Restaurant information
- Established: September 24, 1972
- Owner: The Walt Disney Company
- Head chef: Jeremiah Balogh^{[citation needed]}
- Food type: American
- Dress code: Casual
- Location: Bayou Country, Disneyland Park, Anaheim, Orange County, California, 92802, United States
- Coordinates: 33°48′45.89″N 117°55′21.73″W﻿ / ﻿33.8127472°N 117.9227028°W
- Reservations: No
- Website: disneyland.disney.go.com/dining/disneyland/hungry-bear-barbecue/

= Hungry Bear Barbecue Jamboree =

Hungry Bear Barbecue Jamboree is an American-style restaurant in the Bayou Country land at Disneyland in Anaheim, California. There is a similar dining location in Westernland at Tokyo Disneyland called Hungry Bear Restaurant. The Disneyland location is themed to characters from the Country Bear Musical Jamboree at Magic Kingdom.

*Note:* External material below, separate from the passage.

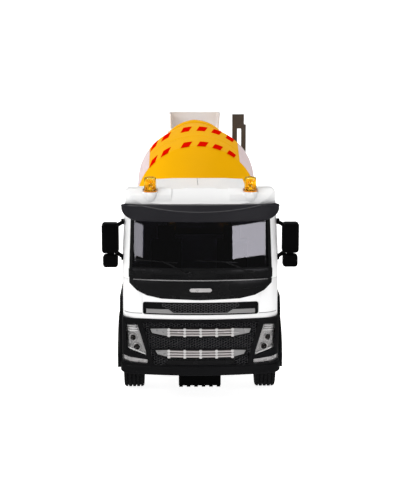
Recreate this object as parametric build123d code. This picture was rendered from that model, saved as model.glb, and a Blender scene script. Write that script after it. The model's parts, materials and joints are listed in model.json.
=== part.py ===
"""Radio-controlled toy cement mixer truck, about 1:26, modelled in millimetres.

+X is the truck's own left side, -Y its nose, +Z up. The origin is on the floor,
at the middle of the overall length. Stations along the truck are given as the
distance behind the nose and turned into Y by at().
"""

import math
import os

from build123d import *

os.makedirs("parts", exist_ok=True)

# Overall
LENGTH = 345.0
FRONT = -LENGTH / 2

# Cab
CAB_HALF = 49.5
CAB_REAR = 78.0
CAB_FLOOR_Z = 50.0
GLASS_LOW_Z = 91.0
GLASS_TOP_Z = 122.5
ROOF_SPLIT_Z = 131.0
ROOF_Z = 139.5
ROOF_BANK_HALF = 29.5
WALL = 1.6
LEAN_Y, LEAN_Z = 8.5, 49.0
NOSE, NOSE_SAG, NOSE_CORNER = 1.4, 7.0, 11.0

BEACON_X, BEACON_STATION, BEACON_Z = 31.6, 16.0, 138.2
MIRROR_X = 57.0
FENDER_X = (CAB_HALF + 0.2, 52.2, 53.8)

# Bumper
BUMPER_HALF = 50.3
BUMPER_LOW_Z = 22.0
LIP_TOP_Z = 27.8
BUMPER_TOP_Z = 58.6
BUMPER_REAR = 24.0
BUMPER_WALL = 2.0

# Wheels and axles
TYRE_R = 20.5
RIM_R = 12.6
TYRE_OUT_X = 50.5
FRONT_TYRE_W = 13.4
REAR_TYRE_W = 10.4
DUAL_GAP = 1.6
FRONT_AXLE = 54.0
REAR_AXLES = (199.0, 251.0)
AXLE_R = 1.5
RUNNING = 0.08
WHEEL_HOLES = 8

# Steering
KINGPIN_X = 29.5
KINGPIN_R = 1.2
STEER_ARM = 9.0
TIE_ROD_Z = (17.3, 19.5)

# Frame rails
RAIL_X = (12.5, 16.5)
RAIL_Z = (40.0, 50.0)
RAIL_SPAN = (16.0, 302.0)
ON_RAILS_Z = RAIL_Z[1] + 0.05

# Drum, along its own axis from the front rim of the cylindrical band
DRUM_STATION = 168.0
DRUM_Z = 108.3
DRUM_TILT = 14.5
DRUM_R = 45.0
DRUM_WALL = 1.6
CONE_FRONT_R, CONE_FRONT_A = 25.0, -40.0
BAND_A = 42.0
DRUM_JOINT_A = 21.0
MOUTH_R, MOUTH_A = 18.5, 130.0
TRACK_A, TRACK_R, TRACK_W = 104.0, 27.9, 5.0
ROLLER_R, ROLLER_ANGLE = 6.0, 32.0
DRUM_SHAFT_R = 3.0
MOTOR_SHAFT_R = 0.75

# Gears
DRIVE_MODULE = 0.7
AXLE_TEETH, DRIVE_PINION_TEETH = 26, 10
DRUM_MODULE = 0.8
RING_TEETH, DRUM_PINION_TEETH = 36, 11

DRUM_DISTANCE = DRUM_MODULE * (RING_TEETH + DRUM_PINION_TEETH) / 2
DRIVE_DISTANCE = DRIVE_MODULE * (AXLE_TEETH + DRIVE_PINION_TEETH) / 2
DRIVE_ANGLE = 40.0
DRIVE_MOTOR = (
    REAR_AXLES[0] + DRIVE_DISTANCE * math.cos(math.radians(DRIVE_ANGLE)),
    TYRE_R + DRIVE_DISTANCE * math.sin(math.radians(DRIVE_ANGLE)),
)

# Discharge chute: its swivel, and the gutter's upper end
CHUTE_PIVOT = 305.0
SWIVEL_Z = (76.0, 80.5)
SWIVEL_R = 2.0
CHUTE_TOP, CHUTE_TOP_Z = 310.0, 95.5
CHUTE_SLOPE = 52.0
CHUTE_LENGTH = 48.0
CHUTE_R = 9.0
CHUTE_WALL = 1.3
CHUTE_RIM = 1.0
HINGE_FROM_END = 1.0
HINGE_PIN_R = 0.8
EXTENSION_GAP = 0.6
EXTENSION_LENGTH = 34.0

HOPPER_LOW_Z, HOPPER_WAIST_Z, HOPPER_TOP_Z = 142.5, 147.6, 163.6
POST_TOP_Z = 146.5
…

==History of Disneyland location==
The Hungry Bear Barbecue Jamboree was originally named the Golden Bear Lodge. The Lodge opened in September 1972 in Bear Country in Disneyland. In 1977, the restaurant reopened as the Hungry Bear Restaurant. The restaurant at Disneyland was rethemed to Hungry Bear Barbecue Jamboree in October 2024. In November 2024, the area's most recent name of Critter Country was changed to Bayou Country.

==Design==
At Disneyland, Hungry Bear Barbecue Jamboree is located next to The Many Adventures of Winnie the Pooh. The restaurant is two stories. The restaurant has a rustic feel and has patio dining, overlooking the Rivers of America.

==Cuisine==
The restaurant serves American cuisine and specializes in barbecue platters. The menu also updates with seasonal offerings, including themed foods based on special events and holidays at the park.